§ **Task details**: Write out all of the data without omission, exactly as shown.

§ **Source material**:
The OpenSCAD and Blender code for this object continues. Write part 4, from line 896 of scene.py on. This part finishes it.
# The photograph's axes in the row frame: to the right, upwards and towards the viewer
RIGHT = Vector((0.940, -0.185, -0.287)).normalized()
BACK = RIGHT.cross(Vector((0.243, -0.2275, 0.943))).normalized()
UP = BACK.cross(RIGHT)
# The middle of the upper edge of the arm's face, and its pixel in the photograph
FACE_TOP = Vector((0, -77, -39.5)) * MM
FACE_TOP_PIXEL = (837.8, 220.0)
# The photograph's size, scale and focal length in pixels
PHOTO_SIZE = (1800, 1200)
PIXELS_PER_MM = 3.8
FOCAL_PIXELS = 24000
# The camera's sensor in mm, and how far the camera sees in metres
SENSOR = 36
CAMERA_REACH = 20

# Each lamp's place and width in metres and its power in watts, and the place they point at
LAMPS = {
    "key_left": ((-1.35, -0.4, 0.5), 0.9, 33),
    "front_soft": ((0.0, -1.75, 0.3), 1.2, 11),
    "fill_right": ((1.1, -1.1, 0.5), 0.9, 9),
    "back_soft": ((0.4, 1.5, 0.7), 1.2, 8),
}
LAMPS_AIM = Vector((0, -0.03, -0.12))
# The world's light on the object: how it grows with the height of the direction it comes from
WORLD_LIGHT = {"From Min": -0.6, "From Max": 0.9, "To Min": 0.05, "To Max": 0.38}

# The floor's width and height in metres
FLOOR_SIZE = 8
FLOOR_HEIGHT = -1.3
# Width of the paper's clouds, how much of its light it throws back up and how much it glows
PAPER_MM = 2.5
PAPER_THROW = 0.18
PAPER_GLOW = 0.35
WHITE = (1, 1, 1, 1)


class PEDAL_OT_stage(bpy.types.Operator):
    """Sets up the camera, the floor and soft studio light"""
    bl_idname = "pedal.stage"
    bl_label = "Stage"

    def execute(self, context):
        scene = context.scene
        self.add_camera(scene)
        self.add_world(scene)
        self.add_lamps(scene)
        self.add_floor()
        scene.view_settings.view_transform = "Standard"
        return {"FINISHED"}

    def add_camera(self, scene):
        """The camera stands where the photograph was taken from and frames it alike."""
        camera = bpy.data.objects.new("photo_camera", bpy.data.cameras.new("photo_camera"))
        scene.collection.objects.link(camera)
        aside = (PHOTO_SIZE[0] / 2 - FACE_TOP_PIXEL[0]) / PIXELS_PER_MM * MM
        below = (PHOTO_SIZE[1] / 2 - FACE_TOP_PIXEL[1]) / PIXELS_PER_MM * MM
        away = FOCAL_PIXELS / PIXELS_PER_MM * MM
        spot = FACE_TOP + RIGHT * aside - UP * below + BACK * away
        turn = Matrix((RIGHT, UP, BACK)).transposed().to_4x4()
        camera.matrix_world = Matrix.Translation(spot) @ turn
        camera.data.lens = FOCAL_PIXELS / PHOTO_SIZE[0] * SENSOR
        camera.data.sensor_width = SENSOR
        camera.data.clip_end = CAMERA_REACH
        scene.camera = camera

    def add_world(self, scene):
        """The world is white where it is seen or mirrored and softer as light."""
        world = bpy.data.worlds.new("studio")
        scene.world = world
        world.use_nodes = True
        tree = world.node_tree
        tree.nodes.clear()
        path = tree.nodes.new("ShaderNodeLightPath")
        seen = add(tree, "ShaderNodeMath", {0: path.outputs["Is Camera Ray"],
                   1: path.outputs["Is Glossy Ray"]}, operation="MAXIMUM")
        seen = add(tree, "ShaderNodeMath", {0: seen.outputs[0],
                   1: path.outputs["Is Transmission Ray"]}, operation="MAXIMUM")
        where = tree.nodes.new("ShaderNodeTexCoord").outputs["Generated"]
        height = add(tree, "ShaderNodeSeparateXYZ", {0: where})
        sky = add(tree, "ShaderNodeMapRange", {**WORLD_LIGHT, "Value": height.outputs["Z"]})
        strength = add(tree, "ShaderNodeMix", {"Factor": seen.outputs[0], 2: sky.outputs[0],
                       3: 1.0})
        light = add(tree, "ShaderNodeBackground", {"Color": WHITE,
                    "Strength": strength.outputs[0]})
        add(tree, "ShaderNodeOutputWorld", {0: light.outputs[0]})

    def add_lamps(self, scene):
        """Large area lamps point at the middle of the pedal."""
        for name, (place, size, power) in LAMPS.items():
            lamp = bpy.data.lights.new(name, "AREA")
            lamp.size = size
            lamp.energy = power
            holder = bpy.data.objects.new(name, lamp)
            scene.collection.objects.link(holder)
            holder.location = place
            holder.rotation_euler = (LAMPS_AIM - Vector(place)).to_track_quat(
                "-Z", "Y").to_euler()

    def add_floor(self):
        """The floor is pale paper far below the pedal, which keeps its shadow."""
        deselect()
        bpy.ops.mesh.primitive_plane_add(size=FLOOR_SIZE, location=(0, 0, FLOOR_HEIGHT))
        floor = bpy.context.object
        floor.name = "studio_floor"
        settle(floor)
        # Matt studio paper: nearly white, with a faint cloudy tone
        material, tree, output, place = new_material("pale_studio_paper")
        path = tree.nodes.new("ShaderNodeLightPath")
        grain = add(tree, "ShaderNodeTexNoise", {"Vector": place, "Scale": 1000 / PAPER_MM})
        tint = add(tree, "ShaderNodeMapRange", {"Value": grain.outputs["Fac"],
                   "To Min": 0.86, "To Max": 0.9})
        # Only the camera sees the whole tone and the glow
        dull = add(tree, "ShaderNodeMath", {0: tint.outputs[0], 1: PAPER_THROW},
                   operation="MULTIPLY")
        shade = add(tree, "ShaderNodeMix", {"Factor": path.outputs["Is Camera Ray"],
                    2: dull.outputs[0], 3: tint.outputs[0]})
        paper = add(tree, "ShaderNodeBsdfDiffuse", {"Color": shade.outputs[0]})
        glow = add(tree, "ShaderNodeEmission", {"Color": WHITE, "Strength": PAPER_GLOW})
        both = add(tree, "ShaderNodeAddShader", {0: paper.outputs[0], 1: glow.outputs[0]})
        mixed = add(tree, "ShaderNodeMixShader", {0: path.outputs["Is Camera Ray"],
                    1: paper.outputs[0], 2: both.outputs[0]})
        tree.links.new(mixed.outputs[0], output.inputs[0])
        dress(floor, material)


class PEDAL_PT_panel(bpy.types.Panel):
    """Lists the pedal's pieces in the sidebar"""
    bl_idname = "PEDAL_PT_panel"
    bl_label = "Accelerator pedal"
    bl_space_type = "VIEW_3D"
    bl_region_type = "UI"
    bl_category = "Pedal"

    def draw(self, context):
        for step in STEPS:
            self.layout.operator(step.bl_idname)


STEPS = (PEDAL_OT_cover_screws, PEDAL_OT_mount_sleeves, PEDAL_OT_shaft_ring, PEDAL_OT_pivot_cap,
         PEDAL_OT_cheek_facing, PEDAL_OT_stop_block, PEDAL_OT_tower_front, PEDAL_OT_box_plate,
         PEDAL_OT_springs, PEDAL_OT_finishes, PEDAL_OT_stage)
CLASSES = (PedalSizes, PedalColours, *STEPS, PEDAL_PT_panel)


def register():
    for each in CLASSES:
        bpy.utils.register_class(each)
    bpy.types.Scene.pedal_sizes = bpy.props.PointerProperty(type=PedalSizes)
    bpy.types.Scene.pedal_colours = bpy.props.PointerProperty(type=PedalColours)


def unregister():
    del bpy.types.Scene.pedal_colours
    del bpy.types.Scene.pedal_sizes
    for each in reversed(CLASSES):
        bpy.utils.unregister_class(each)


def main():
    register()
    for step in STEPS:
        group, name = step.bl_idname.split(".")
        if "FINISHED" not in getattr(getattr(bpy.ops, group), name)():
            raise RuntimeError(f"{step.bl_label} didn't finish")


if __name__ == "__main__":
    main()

§ **Reply**:
The OpenSCAD and Blender code for this object continues. Write part 4, from line 896 of scene.py on. This part finishes it.
# The photograph's axes in the row frame: to the right, upwards and towards the viewer
RIGHT = Vector((0.940, -0.185, -0.287)).normalized()
BACK = RIGHT.cross(Vector((0.243, -0.2275, 0.943))).normalized()
UP = BACK.cross(RIGHT)
# The middle of the upper edge of the arm's face, and its pixel in the photograph
FACE_TOP = Vector((0, -77, -39.5)) * MM
FACE_TOP_PIXEL = (837.8, 220.0)
# The photograph's size, scale and focal length in pixels
PHOTO_SIZE = (1800, 1200)
PIXELS_PER_MM = 3.8
FOCAL_PIXELS = 24000
# The camera's sensor in mm, and how far the camera sees in metres
SENSOR = 36
CAMERA_REACH = 20

# Each lamp's place and width in metres and its power in watts, and the place they point at
LAMPS = {
    "key_left": ((-1.35, -0.4, 0.5), 0.9, 33),
    "front_soft": ((0.0, -1.75, 0.3), 1.2, 11),
    "fill_right": ((1.1, -1.1, 0.5), 0.9, 9),
    "back_soft": ((0.4, 1.5, 0.7), 1.2, 8),
}
LAMPS_AIM = Vector((0, -0.03, -0.12))
# The world's light on the object: how it grows with the height of the direction it comes from
WORLD_LIGHT = {"From Min": -0.6, "From Max": 0.9, "To Min": 0.05, "To Max": 0.38}

# The floor's width and height in metres
FLOOR_SIZE = 8
FLOOR_HEIGHT = -1.3
# Width of the paper's clouds, how much of its light it throws back up and how much it glows
PAPER_MM = 2.5
PAPER_THROW = 0.18
PAPER_GLOW = 0.35
WHITE = (1, 1, 1, 1)


class PEDAL_OT_stage(bpy.types.Operator):
    """Sets up the camera, the floor and soft studio light"""
    bl_idname = "pedal.stage"
    bl_label = "Stage"

    def execute(self, context):
        scene = context.scene
        self.add_camera(scene)
        self.add_world(scene)
        self.add_lamps(scene)
        self.add_floor()
        scene.view_settings.view_transform = "Standard"
        return {"FINISHED"}

    def add_camera(self, scene):
        """The camera stands where the photograph was taken from and frames it alike."""
        camera = bpy.data.objects.new("photo_camera", bpy.data.cameras.new("photo_camera"))
        scene.collection.objects.link(camera)
        aside = (PHOTO_SIZE[0] / 2 - FACE_TOP_PIXEL[0]) / PIXELS_PER_MM * MM
        below = (PHOTO_SIZE[1] / 2 - FACE_TOP_PIXEL[1]) / PIXELS_PER_MM * MM
        away = FOCAL_PIXELS / PIXELS_PER_MM * MM
        spot = FACE_TOP + RIGHT * aside - UP * below + BACK * away
        turn = Matrix((RIGHT, UP, BACK)).transposed().to_4x4()
        camera.matrix_world = Matrix.Translation(spot) @ turn
        camera.data.lens = FOCAL_PIXELS / PHOTO_SIZE[0] * SENSOR
        camera.data.sensor_width = SENSOR
        camera.data.clip_end = CAMERA_REACH
        scene.camera = camera

    def add_world(self, scene):
        """The world is white where it is seen or mirrored and softer as light."""
        world = bpy.data.worlds.new("studio")
        scene.world = world
        world.use_nodes = True
        tree = world.node_tree
        tree.nodes.clear()
        path = tree.nodes.new("ShaderNodeLightPath")
        seen = add(tree, "ShaderNodeMath", {0: path.outputs["Is Camera Ray"],
                   1: path.outputs["Is Glossy Ray"]}, operation="MAXIMUM")
        seen = add(tree, "ShaderNodeMath", {0: seen.outputs[0],
                   1: path.outputs["Is Transmission Ray"]}, operation="MAXIMUM")
        where = tree.nodes.new("ShaderNodeTexCoord").outputs["Generated"]
        height = add(tree, "ShaderNodeSeparateXYZ", {0: where})
        sky = add(tree, "ShaderNodeMapRange", {**WORLD_LIGHT, "Value": height.outputs["Z"]})
        strength = add(tree, "ShaderNodeMix", {"Factor": seen.outputs[0], 2: sky.outputs[0],
                       3: 1.0})
        light = add(tree, "ShaderNodeBackground", {"Color": WHITE,
                    "Strength": strength.outputs[0]})
        add(tree, "ShaderNodeOutputWorld", {0: light.outputs[0]})

    def add_lamps(self, scene):
        """Large area lamps point at the middle of the pedal."""
        for name, (place, size, power) in LAMPS.items():
            lamp = bpy.data.lights.new(name, "AREA")
            lamp.size = size
            lamp.energy = power
            holder = bpy.data.objects.new(name, lamp)
            scene.collection.objects.link(holder)
            holder.location = place
            holder.rotation_euler = (LAMPS_AIM - Vector(place)).to_track_quat(
                "-Z", "Y").to_euler()

    def add_floor(self):
        """The floor is pale paper far below the pedal, which keeps its shadow."""
        deselect()
        bpy.ops.mesh.primitive_plane_add(size=FLOOR_SIZE, location=(0, 0, FLOOR_HEIGHT))
        floor = bpy.context.object
        floor.name = "studio_floor"
        settle(floor)
        # Matt studio paper: nearly white, with a faint cloudy tone
        material, tree, output, place = new_material("pale_studio_paper")
        path = tree.nodes.new("ShaderNodeLightPath")
        grain = add(tree, "ShaderNodeTexNoise", {"Vector": place, "Scale": 1000 / PAPER_MM})
        tint = add(tree, "ShaderNodeMapRange", {"Value": grain.outputs["Fac"],
                   "To Min": 0.86, "To Max": 0.9})
        # Only the camera sees the whole tone and the glow
        dull = add(tree, "ShaderNodeMath", {0: tint.outputs[0], 1: PAPER_THROW},
                   operation="MULTIPLY")
        shade = add(tree, "ShaderNodeMix", {"Factor": path.outputs["Is Camera Ray"],
                    2: dull.outputs[0], 3: tint.outputs[0]})
        paper = add(tree, "ShaderNodeBsdfDiffuse", {"Color": shade.outputs[0]})
        glow = add(tree, "ShaderNodeEmission", {"Color": WHITE, "Strength": PAPER_GLOW})
        both = add(tree, "ShaderNodeAddShader", {0: paper.outputs[0], 1: glow.outputs[0]})
        mixed = add(tree, "ShaderNodeMixShader", {0: path.outputs["Is Camera Ray"],
                    1: paper.outputs[0], 2: both.outputs[0]})
        tree.links.new(mixed.outputs[0], output.inputs[0])
        dress(floor, material)


class PEDAL_PT_panel(bpy.types.Panel):
    """Lists the pedal's pieces in the sidebar"""
    bl_idname = "PEDAL_PT_panel"
    bl_label = "Accelerator pedal"
    bl_space_type = "VIEW_3D"
    bl_region_type = "UI"
    bl_category = "Pedal"

    def draw(self, context):
        for step in STEPS:
            self.layout.operator(step.bl_idname)


STEPS = (PEDAL_OT_cover_screws, PEDAL_OT_mount_sleeves, PEDAL_OT_shaft_ring, PEDAL_OT_pivot_cap,
         PEDAL_OT_cheek_facing, PEDAL_OT_stop_block, PEDAL_OT_tower_front, PEDAL_OT_box_plate,
         PEDAL_OT_springs, PEDAL_OT_finishes, PEDAL_OT_stage)
CLASSES = (PedalSizes, PedalColours, *STEPS, PEDAL_PT_panel)


def register():
    for each in CLASSES:
        bpy.utils.register_class(each)
    bpy.types.Scene.pedal_sizes = bpy.props.PointerProperty(type=PedalSizes)
    bpy.types.Scene.pedal_colours = bpy.props.PointerProperty(type=PedalColours)


def unregister():
    del bpy.types.Scene.pedal_colours
    del bpy.types.Scene.pedal_sizes
    for each in reversed(CLASSES):
        bpy.utils.unregister_class(each)


def main():
    register()
    for step in STEPS:
        group, name = step.bl_idname.split(".")
        if "FINISHED" not in getattr(getattr(bpy.ops, group), name)():
            raise RuntimeError(f"{step.bl_label} didn't finish")


if __name__ == "__main__":
    main()